I took my little girl to see Annie the Musical last night at Jean’s Playhouse in Lincoln, NH. Actually, my parents took us; the theater was jam packed, and we were wowed by everything: Annie and the orphans, Sandy, (played by the beloved pet of our local second grade teacher and his wife), Ms. Hannigan, Daddy Warbucks, Grace, and Rooster himself.
So, I was only 8 in 1982 when I first saw the movie. The original Annie traveled from Broadway in 1977 to movie theaters everywhere and then into our home via VHS cassette where we watched “It’s a Hard Knock Life” unfold over and over again. Not a child of the Depression, this film first allowed me access to a more complex world, one telling the story of a paradox between poverty and wealth, which was unlike my own very middle class childhood.
Like many others of my generation, I wanted to be Annie. Truly, I wanted to be Orphan Annie with her red dress and red curls and “The Sun Will Come Out Tomorrow” playing on repeat. Ask my younger brother how he felt as I belted out, “Tomorrow, tomorrow, I love ya tomorrow, you’re only a day away,” on our backyard swing set for months on end. If he only had a dollar for every time he heard me sing, “Bet your bottom dollar there’ll be sunshine!” Seriously, I could not get enough of Annie. So while in my head, I wished for a little while to live without parents because that’s what it meant to be an orphan, at 8, I couldn’t truly conceive what being orphaned actually meant– or that there were children and teenagers EVERYWHERE in the world who would wish to trade places with me in a heartbeat for two parents, even one, who loved them like mine did and still do. (Thanks again, Mom and Dad, for bringing us to the theater last night!)
At 6, Greta doesn’t know the story line, and, like her mother, when we don’t understand something, we have to “talk it out.” Fortunately, last night we were surrounded by local friends who didn’t seem bothered by her whispering questions:
“What do you mean all those girls don’t have parents?”
“Do they have parents in real life?”
“Why is Ms. Hannigan so mean?”
“Why does she keep drinking water out of that metal square?”
“Will I ever have to sleep in an orphanage?”
“If we find a stray dog, can we take him home like Annie?”

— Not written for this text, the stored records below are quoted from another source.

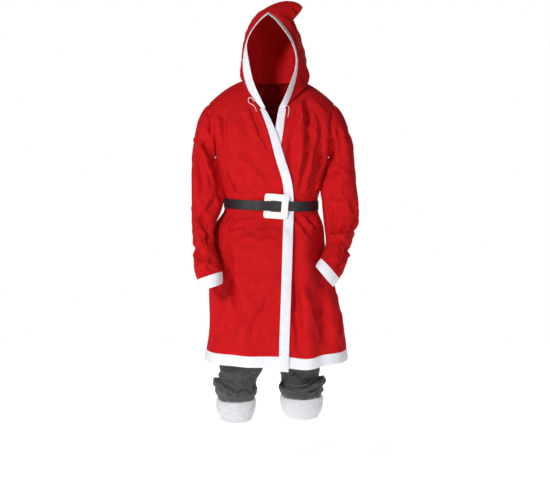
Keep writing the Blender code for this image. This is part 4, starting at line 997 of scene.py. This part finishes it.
# The neck ties' routes, from the seam of each band to the free end.
TIE_ROUTES = {
    "right": [
        (-0.078, -0.1085, -0.062), (-0.089, -0.1065, -0.047), (-0.101, -0.104, -0.050),
        (-0.098, -0.106, -0.066), (-0.085, -0.1098, -0.073), (-0.075, -0.1150, -0.083),
        (-0.070, -0.1222, -0.100)],
    "left": [
        (0.0475, -0.1115, -0.076), (0.052, -0.1125, -0.082), (0.0535, -0.1142, -0.092),
        (0.051, -0.1190, -0.106), (0.049, -0.1240, -0.118)],
}
TIE_THICKNESS = 0.003
TIE_POINTS = 41


class SUIT_OT_neck_ties(bpy.types.Operator):
    """Make the two free ends of the neck's drawstring"""
    bl_idname = "suit.neck_ties"
    bl_label = "Neck ties"

    def execute(self, context):
        for side, route in TIE_ROUTES.items():
            line = curve_through(route, TIE_POINTS)
            curve = bpy.data.curves.new("tie_cord_" + side, "CURVE")
            curve.dimensions = "3D"
            curve.bevel_depth = TIE_THICKNESS / 2
            curve.bevel_resolution = 4
            curve.use_fill_caps = True
            spline = curve.splines.new("POLY")
            spline.points.add(len(line) - 1)
            for point, place in zip(spline.points, line):
                point.co = (*place, 1)
            piece = bpy.data.objects.new("tie_cord_" + side, curve)
            context.scene.collection.objects.link(piece)
            dress(piece, "cord")
            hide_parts("tie_" + side)
        return {"FINISHED"}


def aim_at(name, data, place, target):
    """Stand a light or camera at a place, turned to a target."""
    holder = bpy.data.objects.new(name, data)
    bpy.context.scene.collection.objects.link(holder)
    holder.location = place
    aim = Vector(target) - Vector(place)
    holder.rotation_euler = aim.to_track_quat("-Z", "Y").to_euler()
    return holder


class SUIT_OT_stage(bpy.types.Operator):
    """Set the pale floor, the soft studio light and the camera"""
    bl_idname = "suit.stage"
    bl_label = "Stage"

    def execute(self, context):
        bpy.ops.object.select_all(action="DESELECT")
        paper, _, shader, _ = start_finish("white studio floor", linear("#F7F7F7"), 0.9)
        shader.inputs["Emission Color"].default_value = (1, 1, 1, 1)
        shader.inputs["Emission Strength"].default_value = FLOOR_GLOW
        bpy.ops.mesh.primitive_plane_add(size=FLOOR_SIZE, location=(0, 0, FLOOR_Z))
        floor = context.active_object
        floor.name = "studio_floor"
        floor.data.materials.append(paper)
        world = context.scene.world or bpy.data.worlds.new("Studio")
        context.scene.world = world
        world.use_nodes = True
        room = world.node_tree.nodes["Background"]
        room.inputs["Color"].default_value = (1, 1, 1, 1)
        rays = world.node_tree.nodes.new("ShaderNodeLightPath")
        glow = world.node_tree.nodes.new("ShaderNodeMapRange")
        glow.inputs["To Min"].default_value = SKY_STRENGTH
        glow.inputs["To Max"].default_value = ROOM_WHITE
        world.node_tree.links.new(rays.outputs["Is Camera Ray"], glow.inputs["Value"])
        world.node_tree.links.new(glow.outputs["Result"], room.inputs["Strength"])
        for name, place, power, size in (
            ("key light", (-2.5, -3.5, 1.2), 128, 0.8),
            ("fill light", (1.9, -4.1, -0.2), 26, 1.6),
            ("back light", (0.9, 4.4, 1.2), 70, 2.4),
        ):
            lamp = bpy.data.lights.new(name, "AREA")
            lamp.energy, lamp.size = power, size
            aim_at(name, lamp, place, LIGHTS_AIM)
        camera = bpy.data.cameras.new("camera")
        camera.lens = CAMERA_LENS
        context.scene.camera = aim_at("camera", camera, CAMERA_PLACE, CAMERA_TARGET)
        context.scene.view_settings.view_transform = "Standard"
        return {"FINISHED"}


STEPS = (
    SUIT_OT_stage, SUIT_OT_neck_ties, SUIT_OT_coat, SUIT_OT_sleeves, SUIT_OT_hood, SUIT_OT_bands,
    SUIT_OT_belt, SUIT_OT_buckle, SUIT_OT_trousers, SUIT_OT_plush_cuffs,
)


class SUIT_PT_panel(bpy.types.Panel):
    """Sizes, colours and the steps that make the suit"""
    bl_idname = "SUIT_PT_panel"
    bl_label = "Suit"
    bl_space_type = "VIEW_3D"
    bl_region_type = "UI"
    bl_category = "Suit"

    def draw(self, context):
        for group in (context.scene.suit_sizes, context.scene.suit_colours):
            for name in group.__annotations__:
                self.layout.prop(group, name)
        for step in STEPS:
            self.layout.operator(step.bl_idname)


CLASSES = (SuitSizes, SuitColours, *STEPS, SUIT_PT_panel)


def register():
    """Register the classes and give the scene its sizes and colours."""
    for kind in CLASSES:
        bpy.utils.register_class(kind)
    bpy.types.Scene.suit_sizes = bpy.props.PointerProperty(type=SuitSizes)
    bpy.types.Scene.suit_colours = bpy.props.PointerProperty(type=SuitColours)


def unregister():
    """Take the classes and the scene's sizes and colours away again."""
    del bpy.types.Scene.suit_colours
    del bpy.types.Scene.suit_sizes
    for kind in reversed(CLASSES):
        bpy.utils.unregister_class(kind)


def main():
    """Register the classes, then make every piece."""
    register()
    for step in STEPS:
        group, name = step.bl_idname.split(".")
        getattr(getattr(bpy.ops, group), name)()


if __name__ == "__main__":
    main()
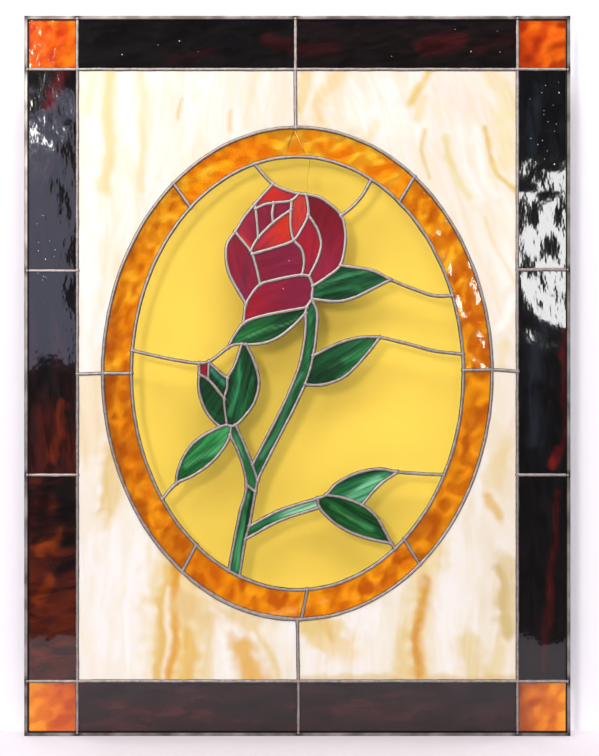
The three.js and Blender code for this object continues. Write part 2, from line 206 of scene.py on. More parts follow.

I am prepared for the follow up questions when she wakes up this morning, but thankfully she is still sleeping right now and not wondering whether the sun will come out. Just the other day, she asked me what a refugee was because we were talking about my former vice principal, Gale Davis who spent the summer working in Greece with Syrian refugee families, so I know in her big thinking mind, she is making connections about what happens to kids today whose parents can’t care for them. My parents sat to our left and, to our right, was our neighbor Jen, taken to the show by her aunt, also our neighbor Jane. Thanks to the group of ladies ahead of us, including my friend Barb from a hundred years ago when I taught spinning at the health club, who seemed un-phased by Greta’s interview style; and thanks to the group of ladies behind us including Lori, mom of former students, who claimed not to recognize me because “my baby” was so big now. There were groups of women EVERYWHERE who likely were reliving their own love for Annie and wanting to share it with their children or coworkers who joined them in the theater last night. My hairdresser Candy came with the entire Daydreams Salon where most of her employees had not been brought into the world yet when the 1982 version came to the movies. There were grandfathers, grandmothers; there with little girls and little boys and entire extended families. There may have even been modern day orphans in the audience or those feeling like the loneliest people on Earth who came because they needed to absorb some of Annie’s sunshine on their faces.
In school, we talk about what makes a work of art classic, timeless or universal. Originally a book by Thomas Meehan, then a comic strip by Harold Gray, and music by Charles Strouse and lyrics by Martin Sharnin, Annie has withstood the test of time and will continue for generations to come. Thankfully. So locals, get yourself to Jean’s Playhouse soon. There is a 2:00 matinee today, Wednesday, Aug. 9 and next Wednesday, Aug. 16, along with evening performances at 7:30 Thursday- Saturday this week and next. Sarah Wilson, who plays Annie, and Mark Stephen Woods, who is Warbucks, along with every other performer, brought me to tears more than once with their performance. The other orphans, whom I had to make clear to Greta were not orphans in real life, were mostly local little girls in tweenhood who dream of being on stage in other places when they grow up. I loved that about this show. They, too, were amazing. They also probably learned way more about the Depression performing in this show then they might otherwise truly be able to understand in a classroom. A special shout out to Annabelle Mullins from Franconia: you were awesome up there on stage! From the professional actors and actresses to our local North Country performers, thank you for sharing Annie with my little girl for the first time.